India and the European Union have concluded a Free Trade Agreement (FTA). The scale is the headline: two large markets coming under one trade framework, with wide tariff cuts spread across thousands of product lines and phased timelines.

For Indian professionals, this matters for one main reason: trade deals do not stay inside policy rooms. They show up in exports, factory orders, sector momentum, hiring, input costs, and eventually in a few consumer categories too.


illustration of three leaders (EU-IND) smiling and joining hands in a group handshake.

Trade deal at a glance

What Number
Combined market size ~USD 24 trillion (INR 2091.6 lakh crore)
People covered ~2 billion
India’s goods exports to EU (2024–25) ~USD 75.85 bn (INR 6.4 lakh crore)
Total India–EU merchandise trade (2024–25) ~USD 136.54 bn (INR 11.5 lakh crore)
India–EU services trade (2024) ~USD 83.10 bn (INR 7.2 lakh crore)
EU market access for India 97% tariff lines covering 99.5% of trade value

Tariff cuts: where the bulk of the action is

EU side: what changes for Indian exports

EU tariff outcome for Indian exports Share of tariff lines Share of India’s exports covered
Duty eliminated immediately once the pact takes effect 70.4% 90.7%
Duty eliminated over 3–5 years 20.3% 2.9%
Preferential access via reductions / TRQs 6.1% 6.0%
Total preferential coverage 97% 99.5% (trade value)
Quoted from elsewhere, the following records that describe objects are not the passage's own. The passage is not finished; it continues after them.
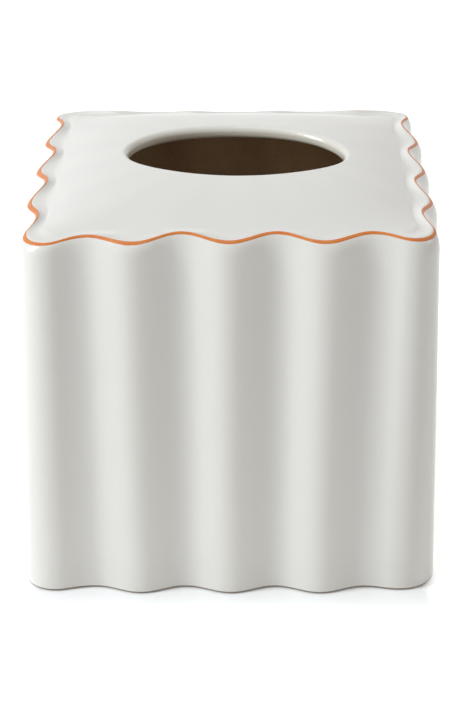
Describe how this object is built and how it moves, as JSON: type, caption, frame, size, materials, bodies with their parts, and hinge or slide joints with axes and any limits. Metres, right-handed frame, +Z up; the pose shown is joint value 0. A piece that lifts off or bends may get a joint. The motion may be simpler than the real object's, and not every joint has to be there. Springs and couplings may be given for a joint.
{
  "type": "tissue box cover",
  "caption": "Square fluted ceramic cover that drops over a cube box of tissues, with an oval opening in its domed top and a painted line round its wavy rim.",
  "frame": {"origin": "on the surface that the cover stands on, at the middle of its square outline", "axes": "+Z up, +X to the right along the longer side of the oval opening, the front faces -Y"},
  "size_m": [0.1524, 0.1524, 0.1411],
  "materials": {
    "white_glaze": "soft gloss white glaze over fired clay",
    "bare_clay": "bare fired clay, ground flat",
    "orange_enamel": "fired orange enamel, soft gloss"
  },
  "bodies": {
    "root": {"fluted_wall": "white_glaze", "domed_top": "white_glaze", "opening_lip": "white_glaze", "foot_ring": "bare_clay", "rim_line": "orange_enamel"}
  },
  "joints": []
}
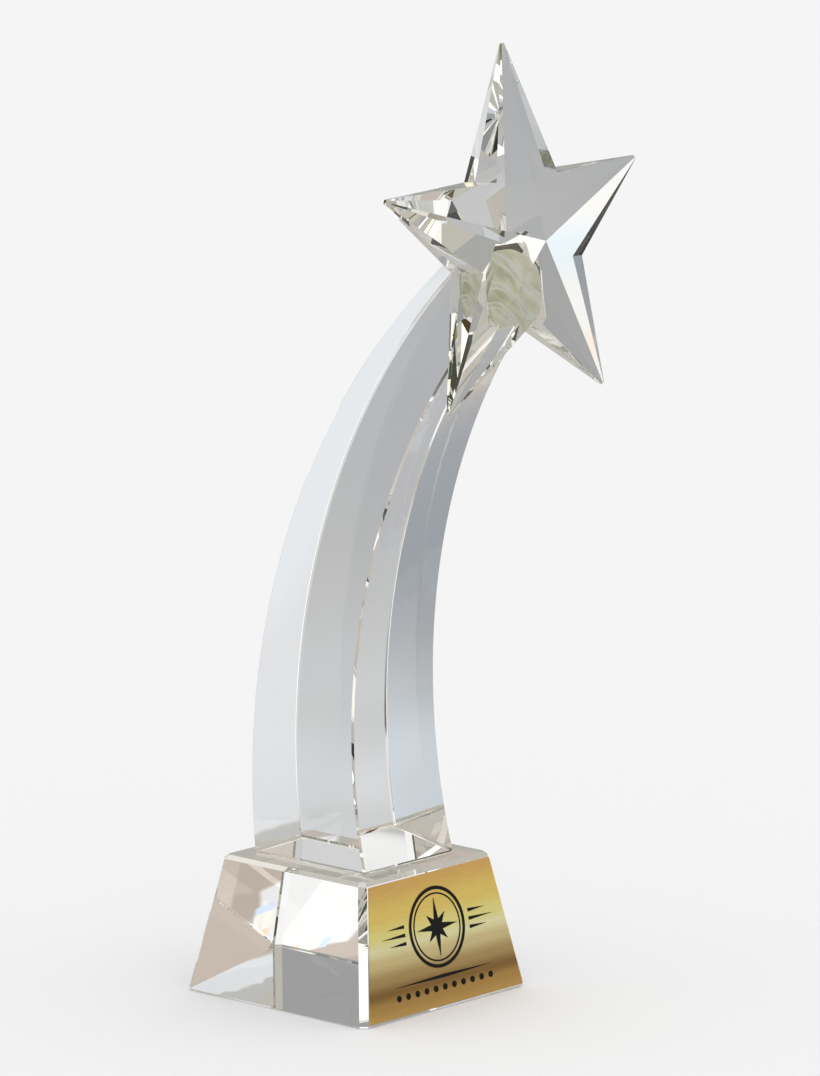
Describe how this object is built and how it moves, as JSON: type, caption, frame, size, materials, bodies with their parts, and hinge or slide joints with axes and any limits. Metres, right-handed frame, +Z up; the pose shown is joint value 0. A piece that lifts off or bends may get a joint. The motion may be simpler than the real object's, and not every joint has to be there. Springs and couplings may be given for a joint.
{
  "type": "star trophy",
  "caption": "Optical-crystal award: a faceted star bonded to the end of a tapered column that bends forward from a square bevelled base with a metal plate",
  "frame": {"origin": "centre of the base's underside, on the surface it stands on", "axes": "+Z up; -Y to the front, where the column bends, the star faces and the plate is; +X to the right as seen from the front"},
  "size_m": [0.113, 0.1144, 0.3006],
  "materials": {
    "base_crystal": "polished optical crystal",
    "column_crystal": "polished optical crystal",
    "star_crystal": "polished optical crystal",
    "clear_adhesive": "clear adhesive cured under ultraviolet light",
    "cured_adhesive": "pale yellow-green adhesive cured under ultraviolet light",
    "mounting_film": "double-sided adhesive film",
    "gold_plate": "gold-anodised, satin, with a banded sheen",
    "black_ink": "printed black ink"
  },
  "bodies": {
    "root": {"base_block": "base_crystal", "column": "column_crystal", "star": "star_crystal", "column_foot_bond": "clear_adhesive", "star_bond": "cured_adhesive", "plate_adhesive_film": "mounting_film", "name_plate": "gold_plate", "plate_print": "black_ink"}
  },
  "joints": []
}
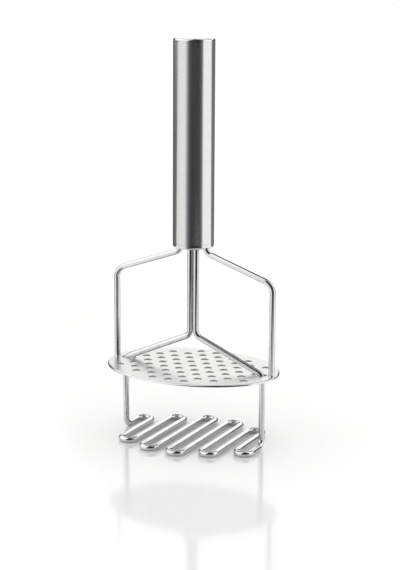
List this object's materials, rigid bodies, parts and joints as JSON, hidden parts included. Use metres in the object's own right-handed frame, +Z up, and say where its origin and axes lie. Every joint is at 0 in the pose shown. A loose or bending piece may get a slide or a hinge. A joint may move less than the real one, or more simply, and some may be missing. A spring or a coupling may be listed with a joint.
{
  "type": "potato ricer",
  "caption": "Hand potato ricer and masher: tubular handle, oval perforated plate on two frame wires, and a sprung serpentine masher wire that slides up towards the plate.",
  "frame": {"origin": "centre of the footprint, on the surface that the serpentine rests on, on the handle's axis", "axes": "+Z up along the handle's axis, X along the plate's long axis, Y along its short axis"},
  "size_m": [0.1208, 0.0886, 0.2687],
  "materials": {
    "satin_steel": "satin brushed round the handle",
    "polished_steel": "polished stainless steel",
    "plain_steel": "as drawn or turned",
    "nylon": "natural nylon"
  },
  "bodies": {
    "handle_frame": {"handle_tube": "satin_steel", "handle_top_cap": "satin_steel", "handle_bottom_cap": "satin_steel", "wire_anchor_block": "plain_steel", "rod_guide_bush": "nylon", "stop_washer": "nylon", "spring_seat": "nylon", "return_spring": "plain_steel", "frame_wire_left": "polished_steel", "frame_wire_right": "polished_steel", "ricer_plate": "polished_steel"},
    "masher": {"masher_wire": "polished_steel", "plunger_collar": "plain_steel"}
  },
  "joints": [
    {"name": "masher_slide", "type": "slide", "parent": "handle_frame", "child": "masher", "axis": [0, 0, 1], "range_m": [0, 0.0425], "stiffness_N_per_m": 400, "springref_m": -0.03, "deforming": ["return_spring"]}
  ]
}
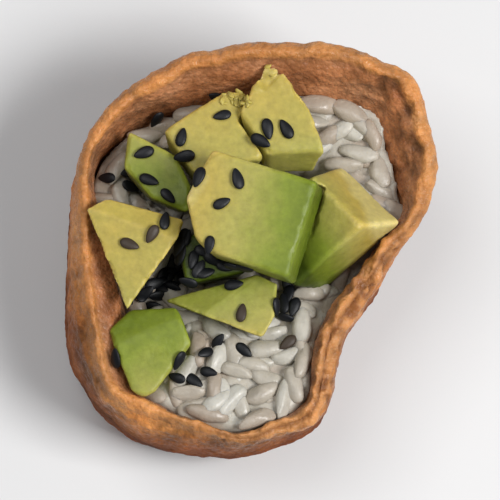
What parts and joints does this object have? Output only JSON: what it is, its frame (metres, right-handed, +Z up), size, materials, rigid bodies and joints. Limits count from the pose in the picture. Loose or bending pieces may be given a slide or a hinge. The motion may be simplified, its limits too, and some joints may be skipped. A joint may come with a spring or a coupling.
{
  "type": "inari sushi",
  "caption": "Open fried tofu pocket filled with sushi rice and heaped with diced avocado; stands upright on its flat foot.",
  "frame": {"origin": "on the surface that the pocket stands on, under the middle of its box", "axes": "+Z up out of the pocket's mouth, +Y towards the side where the skin flares out like a lip, -Y towards its narrow end"},
  "size_m": [0.0566, 0.0618, 0.0372],
  "materials": {
    "tofu_skin": "satin",
    "rice": "satin",
    "avocado": "satin"
  },
  "bodies": {
    "root": {"tofu_pocket": "tofu_skin", "rice": "rice", "avocado_crown": "avocado", "avocado_right": "avocado", "avocado_tip": "avocado", "avocado_back": "avocado", "avocado_green": "avocado", "avocado_wedge": "avocado", "avocado_front": "avocado", "avocado_low": "avocado", "avocado_under": "avocado"}
  },
  "joints": []
}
India side: what changes for EU exports into India

India tariff outcome for EU exports Coverage
Tariff lines offered 92.1%
EU exports covered by value 97.5%
Duty eliminated immediately 49.6% of tariff lines
Duty eliminated in phases 39.5% of tariff lines over 5 / 7 / 10 years
Phased reductions + TRQs (selected items) 3% of products; TRQs noted for apples, pears, peaches, kiwi

Tariff cuts do not translate into instant retail price cuts. Final pricing depends on GST, competition, and distribution margins. The early transmission is usually through business costs and order flows, not consumer shelves.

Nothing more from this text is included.